In Person
Dorothy Allison and more at the Jump-Start Performance Company
By Belinda Acosta, Fri., Aug. 10, 2007
Dorothy Allison at Jump-Start Performance Company
San Antonio, Aug. 5"Understand me," writer Dorothy Allison says on her website. "What I am here for is to tell you stories you may not want to hear. What I am here for is to rescue my dead. And to scare the hell out of you now and then. I was raised Baptist, I know how to do that."
It was an admiring audience that welcomed Allison to San Antonio's Jump-Start Performance Company last Saturday night. And the stories she came to tell were not scary but overflowing with hope, compassion, and unbridled honesty. The author of critically acclaimed works like Bastard out of Carolina, Skin, and Cavedweller, Allison was in San Antonio for Macondo, the annual gathering of writers launched by Sandra Cisneros. Allison's appearance ended a week of workshops and seminars for Macondo participants (this writer among them). The Jump-Start performance was one of two public events featuring Macondo workshop leaders (poet and musician Joy Harjo was the featured writer/performer at a Friday night reading held at the Esperanza Peace & Justice Center).
The Jump-Start Performance Company was named for Allison's 1996 memoir, Two or Three Things I Know for Sure, about growing up poor and white in South Carolina, the hardscrabble life she observed around her, and the wisdom and wry humor of those who most influenced her.
"We don't have a family Bible?" the young Allison asks her mother at one point.
"Sometimes, we don't even have a family."
Allison says she specifically wrote Two or Three Things I Know for Sure for a live audience. This is clear upon hearing the work. Allison has an ear for talk, the rhythm and flow, the warm eloquence of those who have not learned how to use language from books but have depended on their good common sense and honest experience to tell their stories. Jump-Start members Kim Corbin, Sandy Dunn, Monessa Esquivel, and Annele Spector ably brought the selected excerpt into full relief, performing against a backdrop of richly colored quilts. A paint-chipped picnic table served as a riser, a place to prepare laundry, a desk, and a table where Allison's women gathered for talk.

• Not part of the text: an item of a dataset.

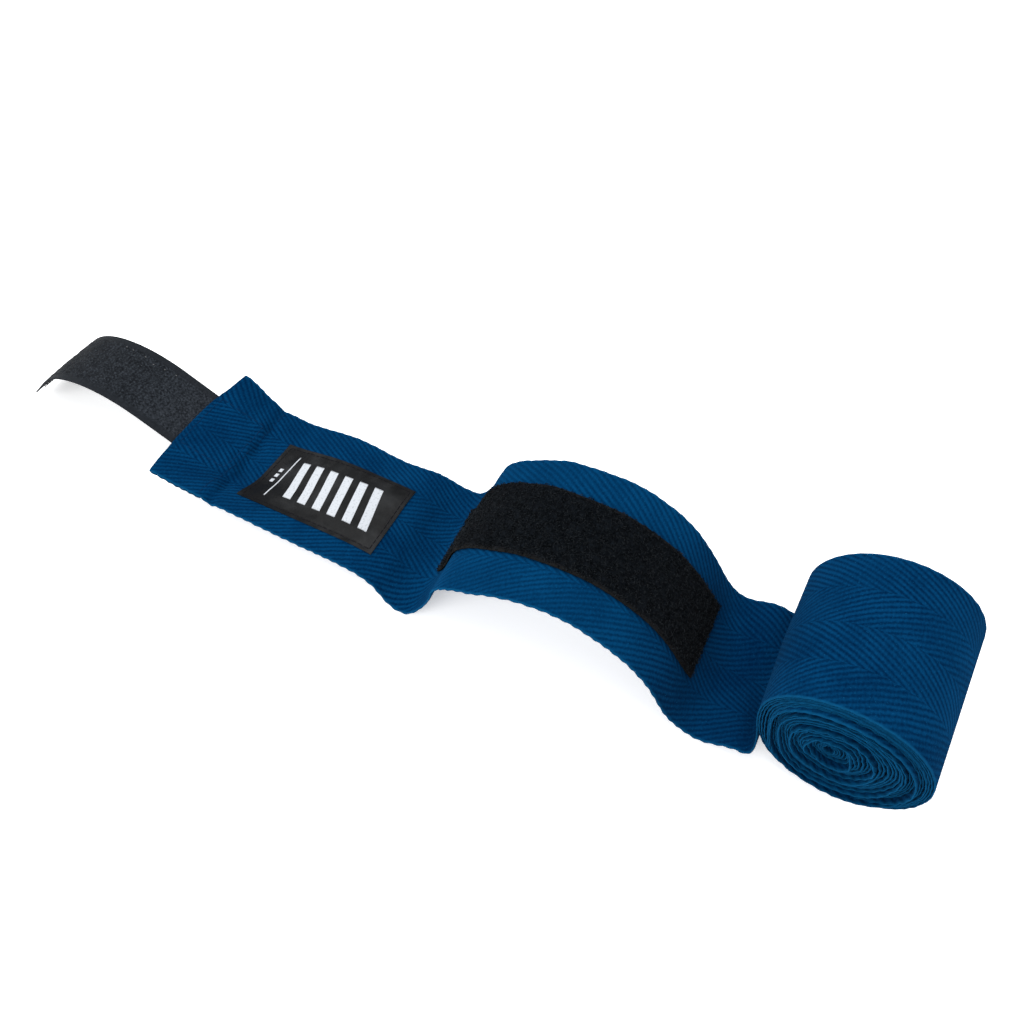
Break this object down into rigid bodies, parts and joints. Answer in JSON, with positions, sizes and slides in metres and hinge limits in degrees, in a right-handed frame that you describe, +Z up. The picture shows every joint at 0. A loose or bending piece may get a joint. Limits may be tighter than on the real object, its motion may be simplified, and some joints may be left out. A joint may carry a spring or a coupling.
{
  "type": "hand wrap",
  "caption": "Elastic boxing hand wrap partly unrolled from its roll, with a loop patch, sewn label, folded hem, hook strap and a thumb loop inside the roll.",
  "frame": {"origin": "bottom centre of the bounding box, on the surface the wrap lies on", "axes": "+X along the tape from the hook strap to the roll, +Y across the tape, +Z up"},
  "size_m": [0.3338, 0.055, 0.0455],
  "materials": {
    "blue_elastic_tape": "matte herringbone weave",
    "black_loop_pile": "fuzzy loop pile",
    "black_hook_tape": "rough woven tape with moulded hooks",
    "black_satin": "satin",
    "black_thread": "matte thread",
    "blue_thread": "matte thread",
    "blue_webbing": "matte narrow webbing"
  },
  "bodies": {
    "roll": {"tape_roll": "blue_elastic_tape", "thumb_loop": "blue_webbing"},
    "lead": {"tape_lead": "blue_elastic_tape"},
    "leg_right": {"tape_leg_right": "blue_elastic_tape", "loop_patch_leg_right": "black_loop_pile", "patch_seam_near_leg_right": "black_thread", "patch_seam_far_leg_right": "black_thread"},
    "shoulder_right": {"tape_shoulder_right": "blue_elastic_tape", "loop_patch_shoulder_right": "black_loop_pile", "patch_seam_near_shoulder_right": "black_thread", "patch_seam_far_shoulder_right": "black_thread"},
    "crown": {"tape_crown": "blue_elastic_tape", "loop_patch_crown": "black_loop_pile", "patch_seam_near_crown": "black_thread", "patch_seam_far_crown": "black_thread"},
    "shoulder_left": {"tape_shoulder_left": "blue_elastic_tape", "loop_patch_shoulder_left": "black_loop_pile", "patch_seam_near_shoulder_left": "black_thread", "patch_seam_far_shoulder_left": "black_thread"},
    "leg_left": {"tape_leg_left": "blue_elastic_tape", "loop_patch_leg_left": "black_loop_pile", "patch_seam_near_leg_left": "black_thread", "patch_seam_far_leg_left": "black_thread"},
    "valley": {"tape_valley": "blue_elastic_tape"},
    "label_panel": {"tape_label_panel": "blue_elastic_tape", "size_label": "black_satin", "label_stitching": "black_thread"},
    "hem": {"tape_hem": "blue_elastic_tape", "hem_seam": "blue_thread", "hook_strap_sewn_end": "black_hook_tape", "strap_box_stitching": "blue_thread"},
    "strap_root": {"hook_strap_root": "black_hook_tape"},
    "strap_middle": {"hook_strap_middle": "black_hook_tape"},
    "strap_tip": {"hook_strap_tip": "black_hook_tape"}
  },
  "joints": [
    {"name": "lead_lift", "type": "hinge", "parent": "roll", "child": "lead", "pos_m": [0.11677, -0.00247, 0.00032], "axis": [0, 1, 0], "range_deg": [0, 35]},
    {"name": "arch_flatten", "type": "hinge", "parent": "lead", "child": "leg_right", "pos_m": [0.10327, -0.00247, 0.00032], "axis": [0, -1, 0], "range_deg": [0, 53.8]},
    {"name": "arch_shoulder_right", "type": "hinge", "parent": "leg_right", "child": "shoulder_right", "pos_m": [0.08744, -0.00247, 0.02195], "axis": [0, 1, 0], "range_deg": [0, 23]},
    {"name": "arch_crown", "type": "hinge", "parent": "shoulder_right", "child": "crown", "pos_m": [0.06889, -0.00247, 0.03301], "axis": [0, 1, 0], "range_deg": [0, 27.8]},
    {"name": "arch_shoulder_left", "type": "hinge", "parent": "crown", "child": "shoulder_left", "pos_m": [0.04492, -0.00247, 0.03426], "axis": [0, 1, 0], "range_deg": [0, 28.7]},
    {"name": "arch_leg_left", "type": "hinge", "parent": "shoulder_left", "child": "leg_left", "pos_m": [0.02474, -0.00247, 0.02455], "axis": [0, 1, 0], "range_deg": [0, 39.3]},
    {"name": "arch_valley", "type": "hinge", "parent": "leg_left", "child": "valley", "pos_m": [0.01344, -0.00247, 0.00032], "axis": [0, -1, 0], "range_deg": [0, 65]},
    {"name": "label_panel_lift", "type": "hinge", "parent": "valley", "child": "label_panel", "pos_m": [0.00344, -0.00247, 0.00032], "axis": [0, 1, 0], "range_deg": [0, 60]},
    {"name": "hem_lift", "type": "hinge", "parent": "label_panel", "child": "hem", "pos_m": [-0.06442, -0.00247, 0.00047], "axis": [0, 1, 0], "range_deg": [0, 45]},
    {"name": "strap_lift", "type": "hinge", "parent": "hem", "child": "strap_root", "pos_m": [-0.09518, -0.00247, 0.00754], "axis": [0, 1, 0], "range_deg": [0, 60]},
    {"name": "strap_straighten", "type": "hinge", "parent": "strap_root", "child": "strap_middle", "pos_m": [-0.12116, -0.00247, 0.02254], "axis": [0, 1, 0], "range_deg": [0, 34]},
    {"name": "strap_tip_straighten", "type": "hinge", "parent": "strap_middle", "child": "strap_tip", "pos_m": [-0.14709, -0.00247, 0.02073], "axis": [0, 1, 0], "range_deg": [0, 37]}
  ],
  "couplings": [
    {"joint": "arch_shoulder_right", "follows": "arch_flatten", "ratio": 0.42751},
    {"joint": "arch_crown", "follows": "arch_flatten", "ratio": 0.51673},
    {"joint": "arch_shoulder_left", "follows": "arch_flatten", "ratio": 0.53346},
    {"joint": "arch_leg_left", "follows": "arch_flatten", "ratio": 0.73048},
    {"joint": "arch_valley", "follows": "arch_flatten", "ratio": 1.2082},
    {"joint": "strap_tip_straighten", "follows": "strap_straighten", "ratio": 1.0882}
  ]
}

But the real treat was hearing Allison read. Besides an additional selection from Two or Three Things, Allison read an excerpt from her new novel, She Who. In this, she captured one of those rare, frank conversations. Two adult sisters revisit the events of their life over cans of beer with some regret and a whole lot of heart. These conversations usually make no sense to anyone else; they're steered clear of when you happen upon them in real life. But in Allison's hands, listeners are drawn in, hearing two sisters who might not have understood each other as much as they thought they did, who were sorry for all they did and didn't do, who came to realize that the people they most needed to forgive were themselves.
In addition to Allison's work, the Fire on the Mountain Cloggers revved up the crowd with their fancy footwork, and vocalist Lisa Suarez channeled Patsy Cline singing "I Fall to Pieces." Farm Labor Organizing Committee President Baldemar Velasquez and San Antonio musicians Rudy Lopez and Chris Robles topped off the evening with a tender ballad for a fallen farmworker accompanied by a stunning film montage. But the other highlight of the evening was an excerpt from The New Orleans Monologues by Louisiana native C. Rosalind Bell. A production of The New Orleans Monologues will be mounted at the University of Puget Sound in November, where Bell will be an artist in residence for a semester. Her excerpt about Miss Elaine surviving first the hurricane and then the breaking of the levee was powerful, funny, tragic, and deeply moving. Though Bell professes that she is not an actress, it made no difference. Even a meager performance couldn't have held back the lush words and images shared, once again, by a writer with an ear for language. By the time Bell reached the end of her piece, a glance around the theatre revealed audience members riveted in their seats, tears welled in their eyes, emotionally exhausted but hungry for more.
"Remember them," Bell said after the thunder of applause subsided. "Remember them."